Presentation Information

[2E1-GS-5b-06]Experimental Protocol Design for Desktop AI AgentsAuditability via Grounded Perception-Decision-Action Evidence Chains and Error Injection

〇Yuya Sasaki1,3, Akifumi Ito2, Satoshi Kurihara2 (1. ITOCHU Techno-Solutions Corporation, 2. Keio Univerity, 3. Keio AI Center)

Keywords:

AI Agent,Proactive Support,Human-AI cooperation

Desktop AI agents that operate GUIs across browser, mail, documents, and files are rapidly emerging, but evaluation remains fragile because of model nondeterminism, environment drift, and poor instrumentation.
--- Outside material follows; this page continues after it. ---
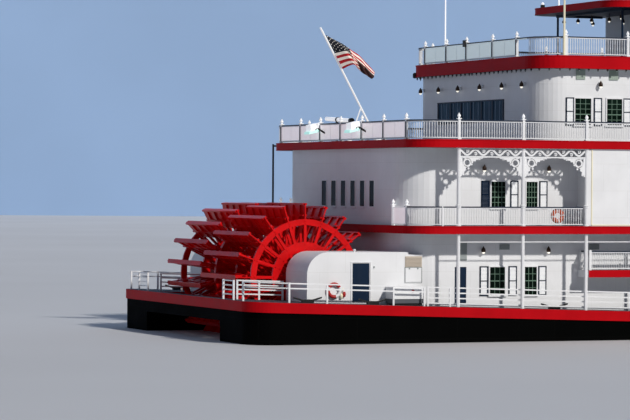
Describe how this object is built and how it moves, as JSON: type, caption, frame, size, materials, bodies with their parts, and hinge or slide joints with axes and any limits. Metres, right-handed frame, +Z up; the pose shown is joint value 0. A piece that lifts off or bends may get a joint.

We propose a protocol template for controlled studies that combines (i) task cards with risk tags and executable or semi-executable success checks, (ii) an environment manifest with reset procedures, and (iii) an auditability-oriented evidence chain that links grounded observation traces to decisions and UI actions through explicit IDs. We define tiered traceability metrics (T1-T4) and a comparable error-injection procedure with detection definitions and stop rules, enabling computable detection-latency analysis. As reusable artifacts, we release a checklist, JSON templates, an event schema, and reference scripts for validation and metric computation, providing scaffolding for reproducible comparisons of desktop agent designs.